Records that describe objects

Start

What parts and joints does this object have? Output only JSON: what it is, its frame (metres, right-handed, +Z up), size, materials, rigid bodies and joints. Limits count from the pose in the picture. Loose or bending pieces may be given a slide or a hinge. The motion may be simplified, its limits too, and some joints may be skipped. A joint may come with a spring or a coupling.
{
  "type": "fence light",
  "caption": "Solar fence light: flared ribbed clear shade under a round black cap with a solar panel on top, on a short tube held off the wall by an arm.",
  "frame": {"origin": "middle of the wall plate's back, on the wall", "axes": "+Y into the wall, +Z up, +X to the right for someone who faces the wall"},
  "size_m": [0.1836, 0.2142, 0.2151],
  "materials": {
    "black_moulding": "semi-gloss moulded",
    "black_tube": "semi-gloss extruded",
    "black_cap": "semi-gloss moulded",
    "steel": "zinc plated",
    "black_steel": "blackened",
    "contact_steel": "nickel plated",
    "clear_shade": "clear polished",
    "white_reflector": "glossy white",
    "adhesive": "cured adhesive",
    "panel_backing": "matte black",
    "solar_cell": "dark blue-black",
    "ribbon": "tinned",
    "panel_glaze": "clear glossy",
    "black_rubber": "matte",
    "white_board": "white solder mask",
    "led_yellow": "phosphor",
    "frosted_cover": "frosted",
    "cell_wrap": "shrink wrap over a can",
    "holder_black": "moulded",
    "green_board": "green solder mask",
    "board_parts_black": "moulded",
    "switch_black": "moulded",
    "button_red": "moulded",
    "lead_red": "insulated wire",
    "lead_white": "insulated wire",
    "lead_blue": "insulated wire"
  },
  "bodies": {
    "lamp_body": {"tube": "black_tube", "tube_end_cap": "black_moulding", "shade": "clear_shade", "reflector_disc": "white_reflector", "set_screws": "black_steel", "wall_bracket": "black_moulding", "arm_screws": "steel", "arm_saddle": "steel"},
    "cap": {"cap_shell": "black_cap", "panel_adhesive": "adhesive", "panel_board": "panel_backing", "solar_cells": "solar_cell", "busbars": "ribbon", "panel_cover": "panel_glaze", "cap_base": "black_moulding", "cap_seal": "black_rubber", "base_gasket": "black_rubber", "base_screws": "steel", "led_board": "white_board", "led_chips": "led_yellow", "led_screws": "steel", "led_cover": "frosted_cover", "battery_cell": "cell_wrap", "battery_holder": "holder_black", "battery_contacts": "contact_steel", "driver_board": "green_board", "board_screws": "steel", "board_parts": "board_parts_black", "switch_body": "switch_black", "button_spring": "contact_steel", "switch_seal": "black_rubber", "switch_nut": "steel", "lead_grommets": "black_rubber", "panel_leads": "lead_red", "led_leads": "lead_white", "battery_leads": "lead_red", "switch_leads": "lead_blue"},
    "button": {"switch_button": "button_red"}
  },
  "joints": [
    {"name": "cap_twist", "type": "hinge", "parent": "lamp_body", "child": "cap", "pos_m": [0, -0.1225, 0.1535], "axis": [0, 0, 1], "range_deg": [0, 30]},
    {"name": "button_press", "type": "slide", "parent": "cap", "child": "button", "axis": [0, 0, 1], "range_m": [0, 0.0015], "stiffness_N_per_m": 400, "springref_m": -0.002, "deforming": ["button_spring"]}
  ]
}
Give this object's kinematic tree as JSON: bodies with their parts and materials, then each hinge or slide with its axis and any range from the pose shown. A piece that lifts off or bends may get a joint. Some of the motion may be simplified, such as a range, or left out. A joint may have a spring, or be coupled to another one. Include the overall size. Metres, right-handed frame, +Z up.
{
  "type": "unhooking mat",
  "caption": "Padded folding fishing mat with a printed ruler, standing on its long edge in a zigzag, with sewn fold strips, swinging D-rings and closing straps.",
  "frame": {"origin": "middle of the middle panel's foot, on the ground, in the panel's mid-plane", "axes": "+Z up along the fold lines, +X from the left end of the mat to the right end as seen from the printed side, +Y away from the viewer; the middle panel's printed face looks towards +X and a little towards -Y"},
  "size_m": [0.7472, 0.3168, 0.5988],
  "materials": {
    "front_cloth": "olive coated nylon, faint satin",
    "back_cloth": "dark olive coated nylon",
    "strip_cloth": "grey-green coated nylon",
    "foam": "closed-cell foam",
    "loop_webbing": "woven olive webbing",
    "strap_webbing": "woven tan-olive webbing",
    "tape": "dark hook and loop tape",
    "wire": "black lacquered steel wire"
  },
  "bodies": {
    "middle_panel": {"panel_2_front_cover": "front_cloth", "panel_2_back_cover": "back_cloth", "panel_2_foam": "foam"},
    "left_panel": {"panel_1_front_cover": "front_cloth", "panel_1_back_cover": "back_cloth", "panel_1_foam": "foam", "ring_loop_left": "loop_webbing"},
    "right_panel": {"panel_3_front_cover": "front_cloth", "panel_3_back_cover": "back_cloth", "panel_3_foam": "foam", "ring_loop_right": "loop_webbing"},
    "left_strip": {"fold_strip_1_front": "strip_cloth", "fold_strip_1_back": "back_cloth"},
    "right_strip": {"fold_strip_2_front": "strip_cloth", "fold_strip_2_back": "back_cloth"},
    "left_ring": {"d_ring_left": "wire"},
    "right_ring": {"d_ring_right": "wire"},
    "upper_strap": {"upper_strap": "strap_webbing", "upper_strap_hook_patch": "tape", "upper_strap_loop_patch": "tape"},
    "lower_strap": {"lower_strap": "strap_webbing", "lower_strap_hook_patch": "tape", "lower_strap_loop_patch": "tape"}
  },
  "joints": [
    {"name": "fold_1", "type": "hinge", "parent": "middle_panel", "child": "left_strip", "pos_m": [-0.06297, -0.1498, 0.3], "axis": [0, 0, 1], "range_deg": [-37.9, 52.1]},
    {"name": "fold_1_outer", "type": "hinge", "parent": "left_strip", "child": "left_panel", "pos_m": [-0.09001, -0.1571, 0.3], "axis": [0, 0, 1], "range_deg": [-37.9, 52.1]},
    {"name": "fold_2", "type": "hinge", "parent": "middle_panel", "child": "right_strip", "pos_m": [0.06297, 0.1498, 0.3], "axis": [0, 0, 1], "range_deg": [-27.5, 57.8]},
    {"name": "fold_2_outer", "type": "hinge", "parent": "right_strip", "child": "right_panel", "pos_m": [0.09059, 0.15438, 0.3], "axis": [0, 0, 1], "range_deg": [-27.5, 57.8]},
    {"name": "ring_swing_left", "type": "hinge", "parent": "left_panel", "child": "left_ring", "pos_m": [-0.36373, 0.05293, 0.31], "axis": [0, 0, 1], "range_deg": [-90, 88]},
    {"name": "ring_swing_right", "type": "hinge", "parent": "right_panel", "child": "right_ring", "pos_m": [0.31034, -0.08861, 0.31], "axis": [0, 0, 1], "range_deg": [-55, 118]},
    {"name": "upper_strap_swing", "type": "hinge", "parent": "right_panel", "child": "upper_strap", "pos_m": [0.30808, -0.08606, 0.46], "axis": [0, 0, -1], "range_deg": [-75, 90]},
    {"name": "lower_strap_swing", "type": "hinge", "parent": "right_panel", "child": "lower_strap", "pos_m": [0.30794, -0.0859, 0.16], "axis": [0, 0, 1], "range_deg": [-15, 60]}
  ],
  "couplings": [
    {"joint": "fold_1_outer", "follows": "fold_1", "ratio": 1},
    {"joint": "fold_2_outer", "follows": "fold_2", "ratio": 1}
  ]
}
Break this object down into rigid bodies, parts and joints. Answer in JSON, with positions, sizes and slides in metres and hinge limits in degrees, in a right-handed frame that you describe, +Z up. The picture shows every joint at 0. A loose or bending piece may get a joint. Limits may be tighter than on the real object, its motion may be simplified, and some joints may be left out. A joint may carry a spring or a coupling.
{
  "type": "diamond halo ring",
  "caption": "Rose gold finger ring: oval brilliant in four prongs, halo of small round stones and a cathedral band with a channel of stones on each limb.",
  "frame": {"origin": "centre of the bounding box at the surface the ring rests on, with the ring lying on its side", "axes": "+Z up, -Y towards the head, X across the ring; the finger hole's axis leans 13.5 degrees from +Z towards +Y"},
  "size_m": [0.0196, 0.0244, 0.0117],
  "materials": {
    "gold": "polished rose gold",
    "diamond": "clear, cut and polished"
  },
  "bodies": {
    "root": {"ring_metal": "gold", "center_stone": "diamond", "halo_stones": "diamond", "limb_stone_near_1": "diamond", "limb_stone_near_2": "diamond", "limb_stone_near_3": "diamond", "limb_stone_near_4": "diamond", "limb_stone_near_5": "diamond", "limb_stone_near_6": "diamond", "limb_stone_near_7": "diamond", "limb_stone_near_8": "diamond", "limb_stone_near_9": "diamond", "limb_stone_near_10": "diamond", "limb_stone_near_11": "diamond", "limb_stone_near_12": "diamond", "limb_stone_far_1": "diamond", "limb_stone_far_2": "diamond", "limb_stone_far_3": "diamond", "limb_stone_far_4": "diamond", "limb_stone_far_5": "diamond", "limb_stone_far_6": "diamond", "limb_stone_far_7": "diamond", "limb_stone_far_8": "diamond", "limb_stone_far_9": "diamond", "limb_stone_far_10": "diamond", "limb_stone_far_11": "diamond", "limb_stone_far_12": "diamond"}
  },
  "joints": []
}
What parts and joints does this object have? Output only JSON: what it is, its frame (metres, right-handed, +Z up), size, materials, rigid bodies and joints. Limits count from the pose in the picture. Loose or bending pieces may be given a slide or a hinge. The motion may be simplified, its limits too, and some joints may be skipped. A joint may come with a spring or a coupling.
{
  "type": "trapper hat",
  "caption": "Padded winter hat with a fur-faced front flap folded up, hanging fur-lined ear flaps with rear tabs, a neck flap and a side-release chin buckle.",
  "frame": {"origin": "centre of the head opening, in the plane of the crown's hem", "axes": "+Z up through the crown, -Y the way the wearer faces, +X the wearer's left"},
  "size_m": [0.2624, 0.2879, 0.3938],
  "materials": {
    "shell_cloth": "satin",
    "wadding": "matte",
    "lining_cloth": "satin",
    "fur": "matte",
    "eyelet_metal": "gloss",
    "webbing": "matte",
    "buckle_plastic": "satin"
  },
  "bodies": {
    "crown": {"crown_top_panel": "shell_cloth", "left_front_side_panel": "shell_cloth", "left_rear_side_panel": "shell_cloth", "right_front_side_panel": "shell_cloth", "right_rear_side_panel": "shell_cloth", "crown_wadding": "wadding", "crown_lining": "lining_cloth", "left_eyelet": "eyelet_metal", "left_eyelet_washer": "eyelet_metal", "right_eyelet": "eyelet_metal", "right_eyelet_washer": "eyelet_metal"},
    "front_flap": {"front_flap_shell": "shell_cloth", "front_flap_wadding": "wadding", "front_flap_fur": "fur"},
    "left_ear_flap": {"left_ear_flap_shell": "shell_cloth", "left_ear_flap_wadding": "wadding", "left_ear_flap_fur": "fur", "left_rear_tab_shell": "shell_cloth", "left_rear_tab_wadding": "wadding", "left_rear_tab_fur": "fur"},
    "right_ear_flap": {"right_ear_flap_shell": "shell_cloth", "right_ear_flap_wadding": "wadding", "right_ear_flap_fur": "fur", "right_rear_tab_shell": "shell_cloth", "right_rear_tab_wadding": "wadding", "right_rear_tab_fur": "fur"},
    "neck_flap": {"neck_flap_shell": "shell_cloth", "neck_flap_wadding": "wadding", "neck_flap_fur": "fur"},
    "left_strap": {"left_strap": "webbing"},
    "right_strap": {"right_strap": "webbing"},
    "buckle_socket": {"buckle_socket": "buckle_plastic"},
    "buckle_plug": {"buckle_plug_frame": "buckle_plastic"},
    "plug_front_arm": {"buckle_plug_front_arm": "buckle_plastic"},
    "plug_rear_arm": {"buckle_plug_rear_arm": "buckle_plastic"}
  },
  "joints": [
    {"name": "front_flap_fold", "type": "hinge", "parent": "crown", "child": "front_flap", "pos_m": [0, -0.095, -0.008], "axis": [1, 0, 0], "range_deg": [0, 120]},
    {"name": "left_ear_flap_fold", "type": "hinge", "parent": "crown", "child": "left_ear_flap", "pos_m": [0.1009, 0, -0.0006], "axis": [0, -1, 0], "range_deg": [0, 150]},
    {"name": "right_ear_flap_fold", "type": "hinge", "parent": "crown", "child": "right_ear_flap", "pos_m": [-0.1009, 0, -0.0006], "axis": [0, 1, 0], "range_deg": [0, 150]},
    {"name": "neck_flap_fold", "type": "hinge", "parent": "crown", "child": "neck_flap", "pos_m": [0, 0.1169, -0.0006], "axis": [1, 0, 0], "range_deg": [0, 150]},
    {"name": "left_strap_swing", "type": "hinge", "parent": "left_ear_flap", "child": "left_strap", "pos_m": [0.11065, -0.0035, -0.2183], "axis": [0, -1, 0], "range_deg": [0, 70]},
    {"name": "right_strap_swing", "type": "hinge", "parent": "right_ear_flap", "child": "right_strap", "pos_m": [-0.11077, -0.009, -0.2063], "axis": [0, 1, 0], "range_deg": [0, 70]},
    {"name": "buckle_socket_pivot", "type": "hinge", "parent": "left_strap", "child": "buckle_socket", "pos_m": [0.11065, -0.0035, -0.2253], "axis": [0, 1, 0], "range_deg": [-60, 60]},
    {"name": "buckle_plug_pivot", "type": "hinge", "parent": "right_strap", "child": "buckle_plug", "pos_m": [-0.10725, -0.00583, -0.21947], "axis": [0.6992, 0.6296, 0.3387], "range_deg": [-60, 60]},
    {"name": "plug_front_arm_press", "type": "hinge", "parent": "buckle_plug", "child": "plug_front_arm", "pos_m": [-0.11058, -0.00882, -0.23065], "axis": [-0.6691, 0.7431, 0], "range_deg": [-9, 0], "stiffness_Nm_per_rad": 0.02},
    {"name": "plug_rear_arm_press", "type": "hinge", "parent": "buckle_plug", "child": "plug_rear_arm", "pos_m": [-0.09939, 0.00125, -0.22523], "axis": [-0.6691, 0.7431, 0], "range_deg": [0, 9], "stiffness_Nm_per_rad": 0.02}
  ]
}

End

Copy every line of the material in which the word "degrees" occurs.

## REPLY TO THE EXERCISE:
Break this object down into rigid bodies, parts and joints. Answer in JSON, with positions, sizes and slides in metres and hinge limits in degrees, in a right-handed frame that you describe, +Z up. The picture shows every joint at 0. A loose or bending piece may get a joint. Limits may be tighter than on the real object, its motion may be simplified, and some joints may be left out. A joint may carry a spring or a coupling.
  "frame": {"origin": "centre of the bounding box at the surface the ring rests on, with the ring lying on its side", "axes": "+Z up, -Y towards the head, X across the ring; the finger hole's axis leans 13.5 degrees from +Z towards +Y"},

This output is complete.